Perhaps, but again, not likely. Certainly, it would be possible to single out a few elements as feeding into bugbears of the right. But it would also be possible to find something to parallel the extremes of any totalitarian regime of any political persuasion. To that extent, The Guardian, perhaps not so much a bastion of rigorous thinking these days, has it right. Lois Lowry’s 1993 novel has been both a set text and an excluded one in US schools, presumably depending on which side of the perceived political divide the schools lie. Or possibly they just feel threatened at the idea of their pupils thinking for themselves and rebelling against authority. Which is, of course, common to pretty much every single dystopian future society out there, and is absolutely essential to any Young Adult fiction, of which this had a head start.
The Weinsteins continue their current knack for having absolutely no feeling for the YA market (following the bomb that is Vampire Academy), but really The Giver is little better or worse than the other new notables last year (Divergent The Maze Runner) even though it did only a fraction of their business. Noyce is a solid pair of hands, albeit always more impressive with smaller, more personal projects than as a studio gun for hire. He keeps the pace up; the picture wastes little time getting from Point A to B, while throwing in sufficient time to debating its issues that the thematic content isn’t short-changed.
As is de rigueur with such tales, the focus is on a chosen one, Jonas (Brenton Thwaites). At his career graduation, he is announced as Receiver of Memory. Jonas will be released from the passive, regimented society around him to take instruction from the Giver (Jeff Bridges). The Giver was formerly a receiver and in time Jonas will become the next Giver, etc. The purpose of this? To carry the memories of the time before The Ruin (the name for a non-specific apocalyptic event) and advise the leaders of society on particular key areas where they have limited knowledge. Of course, opening up someone who has been drugged and directed his whole life is unpredictable. So much so, one might suggest that, since the last receiver also went awry, it might not be such a bankable system. Jonas begins to buck this system and so threaten its very foundations.

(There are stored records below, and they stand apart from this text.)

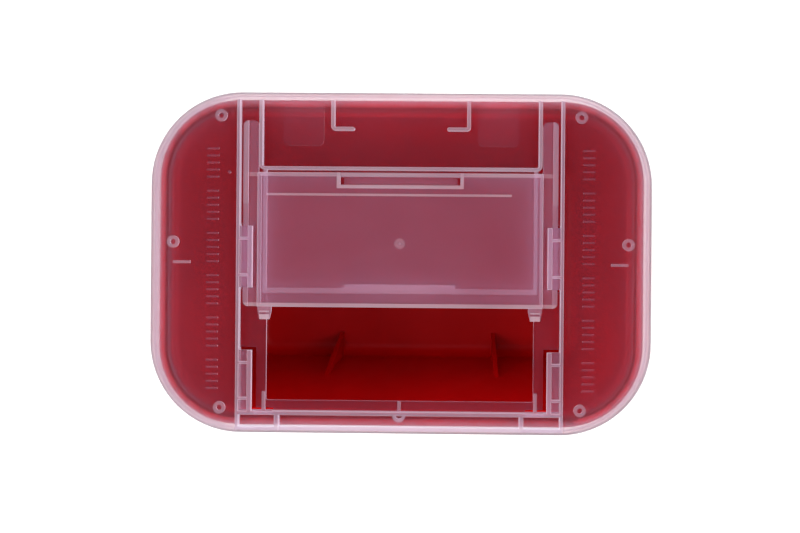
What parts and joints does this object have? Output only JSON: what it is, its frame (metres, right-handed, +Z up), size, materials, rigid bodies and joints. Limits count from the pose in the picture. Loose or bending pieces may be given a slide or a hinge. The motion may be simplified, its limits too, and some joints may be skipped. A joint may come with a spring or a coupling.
{
  "type": "sharps container",
  "caption": "Tall tapered plastic disposal tub with a push-on lid and a flat door that slides along the lid to shut its wide drop opening.",
  "frame": {"origin": "middle of the tub's foot, on the surface it stands on", "axes": "+X along the long side, -Y to the front where the drop opening is, +Z up out of the lid"},
  "size_m": [0.2666, 0.1824, 0.2563],
  "materials": {
    "red_tub": "translucent moulded polypropylene, satin gloss",
    "cloudy_lid": "natural cloudy polypropylene, satin",
    "cloudy_door": "natural cloudy polypropylene, satin",
    "label_sheet": "blank coated label"
  },
  "bodies": {
    "tub": {"base_container": "red_tub", "front_label": "label_sheet", "back_label": "label_sheet"},
    "lid": {"lid": "cloudy_lid"},
    "door": {"slide_door": "cloudy_door"}
  },
  "joints": [
    {"name": "lid_lift", "type": "slide", "parent": "tub", "child": "lid", "axis": [0, 0, 1], "range_m": [0, 0.06]},
    {"name": "door_slide", "type": "slide", "parent": "lid", "child": "door", "axis": [0, -1, 0], "range_m": [0, 0.054]}
  ]
}
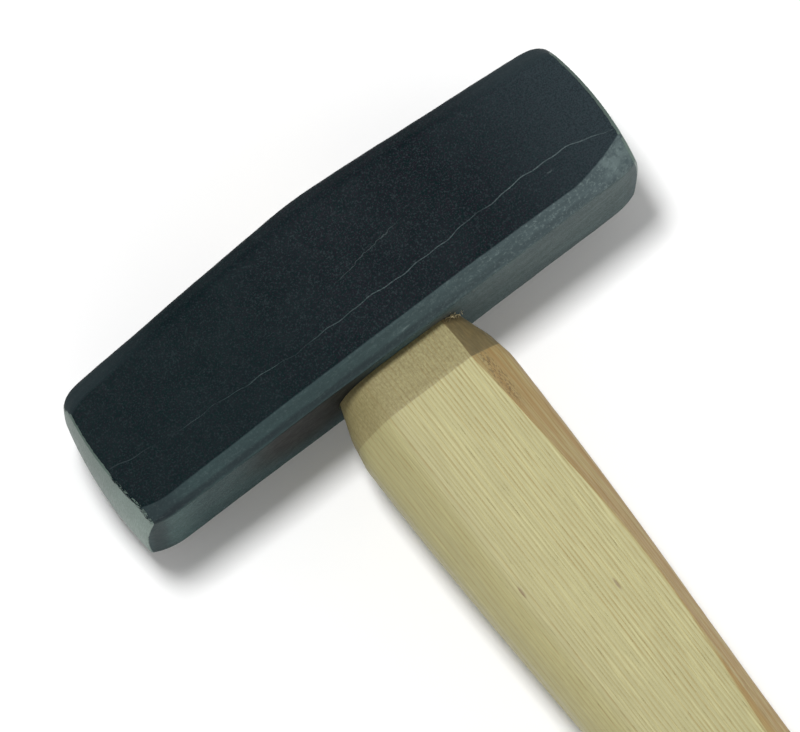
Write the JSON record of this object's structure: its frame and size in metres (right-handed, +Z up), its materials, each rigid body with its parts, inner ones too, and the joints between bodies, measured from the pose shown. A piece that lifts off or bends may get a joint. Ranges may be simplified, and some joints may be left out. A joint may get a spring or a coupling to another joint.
{
  "type": "lump hammer",
  "caption": "Short-handled lump hammer: forged head with two crowned striking faces, and an ash handle wedged in its eye.",
  "frame": {"origin": "middle of the level part of the lower cheek, on which the hammer lies; below the eye and level with the middle of the striking faces", "axes": "+X along the head towards its right striking face, -Y along the handle towards the butt, +Z up from the lower cheek to the upper one"},
  "size_m": [0.12, 0.26, 0.04],
  "materials": {
    "forged_head": "satin blue-black over forged steel, with bare ground crowns",
    "ash": "sanded, bare",
    "wedge_wood": "sawn end grain",
    "wedge_steel": "blued, hammered on top"
  },
  "bodies": {
    "root": {"hammer_head": "forged_head", "handle": "ash", "wood_wedge": "wedge_wood", "steel_wedge_1": "wedge_steel", "steel_wedge_2": "wedge_steel"}
  },
  "joints": []
}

There are some nice ideas here. The Pleasantville-esque use of black and white gradually changes to colour as the Jonas’ world opens up. But that’s also part of the problem. Much of this is rather familiar. The opening sections, where Jonas and his chums (Odeya Rush as Fiona and Cameron Monaghan as Asher) are overpoweringly similar to Divergent, where everyone is given their set task but the special one finds him/herself without such a comfort blanket.

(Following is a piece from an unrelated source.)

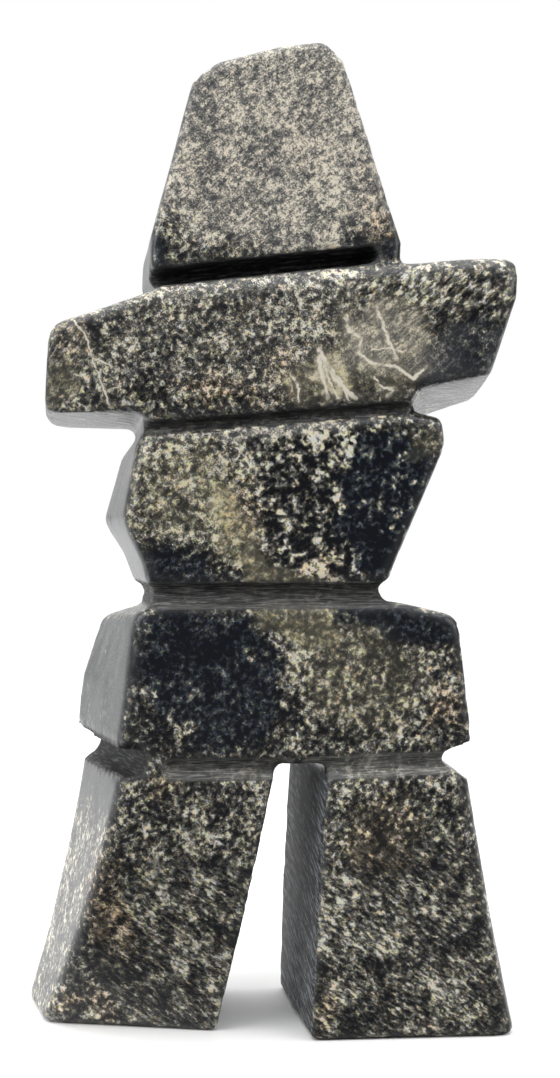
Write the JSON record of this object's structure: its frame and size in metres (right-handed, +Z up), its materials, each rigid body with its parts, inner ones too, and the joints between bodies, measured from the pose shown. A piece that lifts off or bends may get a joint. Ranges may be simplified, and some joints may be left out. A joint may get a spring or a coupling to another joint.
{
  "type": "inukshuk sculpture",
  "caption": "Small carved stone figure in the shape of stacked stones: legs apart, hips, torso, wide arms and head, parted by filed grooves.",
  "frame": {"origin": "on the floor that both soles stand on, under the middle of the figure's outer box", "axes": "+Z up from the soles to the head, the front of the figure looks along -Y, +X to the right of someone who looks at its front"},
  "size_m": [0.0646, 0.0268, 0.1259],
  "materials": {
    "speckled_serpentine": "hand-polished satin"
  },
  "bodies": {
    "root": {"inukshuk_carving": "speckled_serpentine"}
  },
  "joints": []
}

Jonas is young apprentice to an oddball mentor, who guides him spiritually, which could be anyone from Obi Wan Kenobi onwards. I particularly liked his description of dreams, “a combination of reality, fantasy, emotion, and what you had for dinner“. Jeff Bridges is good value, as ever. He is also a credited producer, having steered the project over the course of nearly two decades (during which he intended the Giver to be his father’s role). The downside is that he seems to have decided mumble-mouth is the thing for him going forward (see also, True Grit, R.I.P.D.). Still, he gets to play the piano, which must have been nice for him.
Some of the tropes and devices are on the simplistic side. This is a picture where someone actually offers the line “What does love mean?” The dystopian utopia looks appropriately pristine, but is equipped with budget-conscious bicycles and drones, We assume the Giver and his connection with Jonas is genuinely telepathic, but Noyce isn’t quite so imaginative with his choices of first person experience (indeed, the whole sled thing is a little twee; I kept hoping Orson Welles would pop out from a snowdrift). When the memory-imbuing climax arrives, it has the élan of a low-rent Terrence Malick.

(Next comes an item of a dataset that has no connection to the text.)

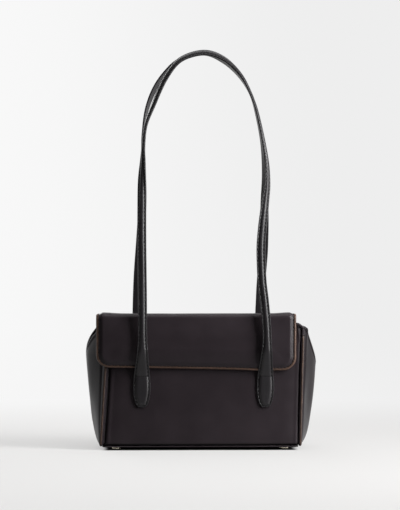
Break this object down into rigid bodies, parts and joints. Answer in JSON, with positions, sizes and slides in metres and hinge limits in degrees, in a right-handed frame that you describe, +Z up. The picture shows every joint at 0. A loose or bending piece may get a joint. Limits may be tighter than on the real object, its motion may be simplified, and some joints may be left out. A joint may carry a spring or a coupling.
{
  "type": "shoulder bag",
  "caption": "Boxy leather shoulder bag with folded side gussets, a flap that slides up behind the front strap, and long padded shoulder straps.",
  "frame": {"origin": "on the floor under the middle of the bag, which stands on its four feet", "axes": "+X to the right seen from the front, +Y to the back of the bag, +Z up; the flap's drop and the front strap are on the -Y side"},
  "size_m": [0.269, 0.1064, 0.4535],
  "materials": {
    "body_leather": "smooth dark leather with a soft sheen",
    "strap_leather": "dark leather with a finer grain, padded and stitched",
    "painted_edge": "rolled leather seam with a brown painted edge",
    "lining": "dark matt lining",
    "board": "hidden stiffening board",
    "strap_filler": "soft felt filler",
    "foot_metal": "pale polished metal",
    "magnet": "nickel plated disc"
  },
  "bodies": {
    "body": {"front_panel": "body_leather", "back_panel": "body_leather", "base_panel": "body_leather", "gusset_left": "body_leather", "gusset_right": "body_leather", "corner_piping_front_left": "painted_edge", "corner_piping_front_right": "painted_edge", "corner_piping_back_left": "painted_edge", "corner_piping_back_right": "painted_edge", "mouth_binding_front": "body_leather", "gusset_binding_left": "body_leather", "gusset_binding_right": "body_leather", "base_board": "board", "front_lining": "lining", "back_lining": "lining", "base_lining": "lining", "gusset_lining_left": "lining", "gusset_lining_right": "lining", "slip_pocket": "lining", "panel_magnet": "magnet", "foot_front_left": "foot_metal", "foot_front_right": "foot_metal", "foot_back_left": "foot_metal", "foot_back_right": "foot_metal", "foot_washer_front_left": "foot_metal", "foot_washer_front_right": "foot_metal", "foot_washer_back_left": "foot_metal", "foot_washer_back_right": "foot_metal", "strap_tab_front_left": "strap_leather", "strap_tab_front_right": "strap_leather", "strap_tab_back_left": "strap_leather", "strap_tab_back_right": "strap_leather", "strap_patch_front_left": "board", "strap_patch_front_right": "board", "strap_patch_back_left": "board", "strap_patch_back_right": "board"},
    "flap_top": {"flap_top_outer": "body_leather", "flap_top_stiffener": "board", "flap_top_lining": "lining"},
    "flap_drop": {"flap_drop_outer": "body_leather", "flap_drop_stiffener": "board", "flap_drop_lining": "lining", "flap_magnet": "magnet"},
    "front_strap": {"front_strap_face": "strap_leather", "front_strap_filler": "strap_filler", "front_strap_backing": "strap_leather"},
    "back_strap": {"back_strap_face": "strap_leather", "back_strap_filler": "strap_filler", "back_strap_backing": "strap_leather"}
  },
  "joints": [
    {"name": "flap_hinge", "type": "hinge", "parent": "body", "child": "flap_top", "pos_m": [0, 0.0298, 0.1542], "axis": [-1, 0, 0], "range_deg": [0, 85]},
    {"name": "flap_fold", "type": "hinge", "parent": "flap_top", "child": "flap_drop", "pos_m": [0, -0.03586, 0.1505], "axis": [-1, 0, 0], "range_deg": [-53, 0]},
    {"name": "front_strap_swing", "type": "hinge", "parent": "body", "child": "front_strap", "pos_m": [0, -0.04159, 0.08415], "axis": [1, 0, 0], "range_deg": [0, 100]},
    {"name": "back_strap_swing", "type": "hinge", "parent": "body", "child": "back_strap", "pos_m": [0, 0.04159, 0.08415], "axis": [-1, 0, 0], "range_deg": [0, 100]}
  ],
  "couplings": [
    {"joint": "flap_fold", "follows": "flap_hinge", "ratio": -0.62}
  ]
}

The passive nature of the society doesn’t bear too much close scrutiny either, although I guess Lowry might have provided more detail in her novel. Do the Elders take different daily drugs to the rest, in order to have greater wherewithal? Certainly, Meryl’s Chief Elder is much more feisty, proactive and suspicious. Do the guards with sticks have a bit of aggression in their dose?
Or are they like Jonas’ dad (Alexander Skarsgard), killing babies while talking to them softly, unconscious of what he is doing? It is this, and the reading into it of commentary on abortion and euthanasia, which have been held up by many reading this as right-leaning text. Rather more potent is the underlying idea of the passive acceptance of dictated morality, particularly given how easy it is for a nation as a whole to pitch into what would be considered morally repugnant when the right (or wrong) leader comes along and persuades them (or just as bad. they go with the flow).
Robert B Weide (of Curb Your Enthusiasm) and Michael Mitnick can’t get past the pretty big magical wand that needs to be waved in the third act, which rather deflates an engaging first two-thirds. The problem is partly that the world presented is classically futuristic-scientific, yet the barrier Jonas crosses, from Elsewhere to beyond, in order to release memories to everyone, feels rather arbitrarily mystical. It’s not just blowing everything up, as we are used to; it relies on a big “Because it’s so”.
Noyce does his best to pull the scenes off dramatically. Jonas coming across the sled lends a slightly dreamlike spin (the only serious way to explain his saving baby Gabe from certain doom beneath the waves) and his fate is left open-ended (but not by the sequels). Both Skarsgard and Katie Holmes (as Jonas’ mother) put in strong performances of the feeling-but-not-too-much variety (perhaps this was Katie’s Tom-detox role), and Streep manages to make the defence of her way (“People are weak, people are selfish”) almost compelling (and what the hell did they do to her face in the movie posters?) Thwaites, Rush and Taylor Swift (as the Giver’s daughter in flashbacks) are also decent.
There’s nothing here to set the world on fire, but The Giver is at least thematically more coherent than either Divergent of The Maze Runner, even if that wearing of its heart on its sleeve is also part of the reason it dissatisfies. It seems to think its ideas are enough, which they may be as tailored by the right. To the rest of us, well it’s familiar and mostly agreeable (and, if you’re its primary audience, a bit lacking in the action stakes compared to its YA fellows).